The Emergence of Chain of Compliance™

Mon, Sep 24, 2018

In December 2016 the US Congress enacted the 21st Century Cures Act, which required the FDA to facilitate an efficient development program for, and expedite the review of, new medicines meeting the definition of a regenerative advanced therapy (RAT) (Section 3033). The RAT designation in the legislation is now referred to as the Regenerative Medicine Advanced Therapy (RMAT) designation.

Now that the first two of these therapies have been approved, the supply chain of patient- and donor-derived regenerative medicine products will fall under increasing pressure for standardization and increased regulatory requirements. Much of the early regulatory focus has been on material processing with four guidance documents issued in a regulatory framework established by the FDA on November 16, 2017, its focus is on recovery, isolation, and delivery. Cryoport believes that enhanced traceability within the temperature-controlled and cold chain logistics distribution will also be subjected to additional regulatory requirements due to the fragile aspect of the drug product and the disproportionate risk of improper cold chain management on the viability of the therapies.
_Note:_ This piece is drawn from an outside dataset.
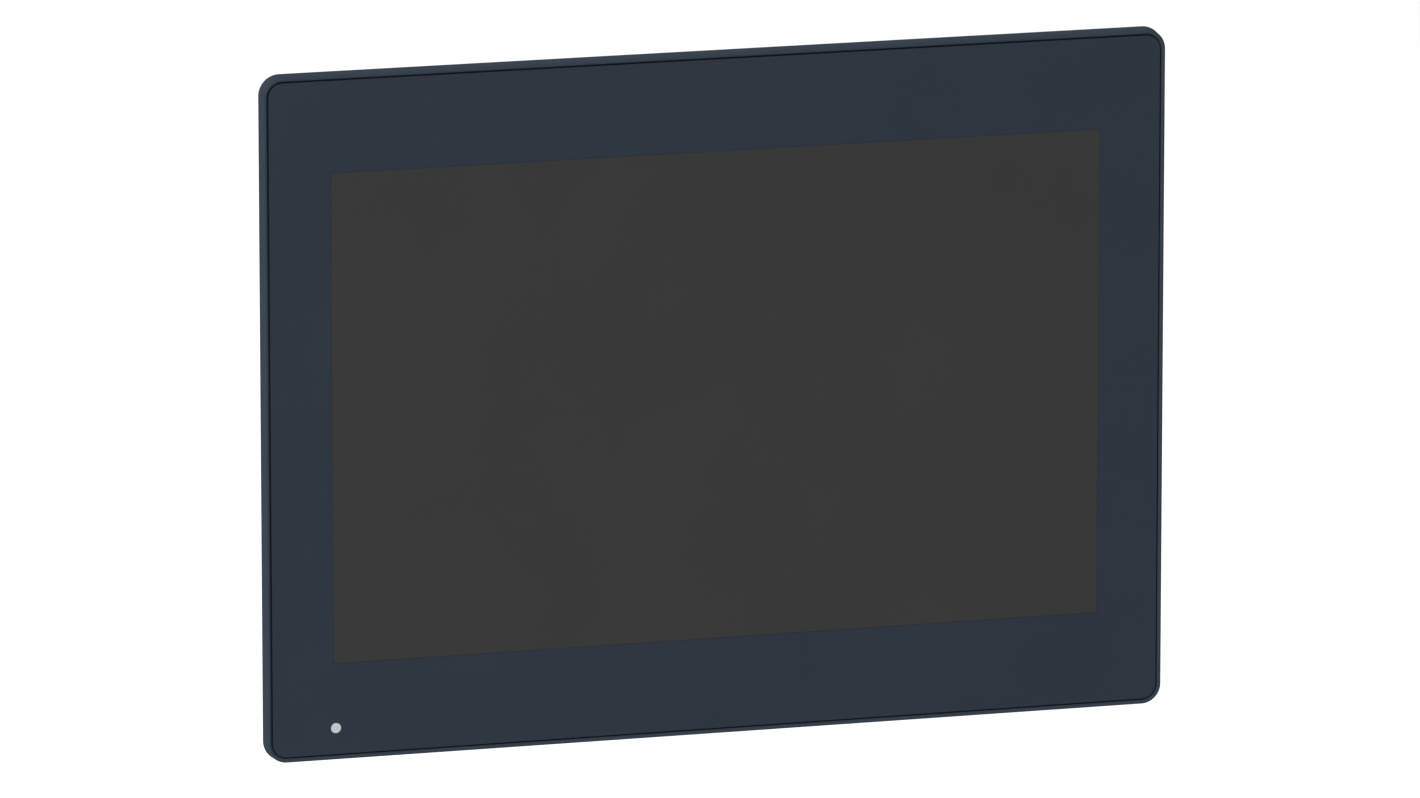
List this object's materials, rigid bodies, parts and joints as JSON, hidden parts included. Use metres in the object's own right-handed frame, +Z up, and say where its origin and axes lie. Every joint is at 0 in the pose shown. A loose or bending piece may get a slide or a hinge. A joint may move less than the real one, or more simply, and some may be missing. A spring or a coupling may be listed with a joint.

Traceability within cold chain logistics for precision medicine falls into the following need areas:

1. Traceability of the identity of the therapy (Chain of Identity)
2. Traceability of the distribution of the therapy (Chain of Custody)
3. Traceability of the environmental control of the therapy (Chain of Condition)
4. Traceability of the equipment used in managing the environmental control of the therapy (Chain of Compliance™)

CoC infographic

The first three elements identified are already well established within the industry; however, they will need to be enhanced and integrated into a single data stream for cross-referencing and accountability. However, the fourth element, a Chain of Compliance™, is not currently required but is necessary when considering risk management in personalized therapy distribution. Chain of Compliance™ includes tracking and understanding courier performance, equipment validation, requalification, performance, sterility controls and cleaning processes. In addition, it includes the ability to manage the packaging utilized in product distribution in a manner similar to manufacturing equipment traceability within a manufacturing environment.

The ability to collect, interpret, and leverage all of this data provides a more intelligent supply chain. Rather than trying to determine what has gone wrong after multiple failures, it becomes possible to take a proactive approach. Having the ability to assess risk and provide intervention capabilities when unexpected problems arise has the power to save time, money, and even patient lives.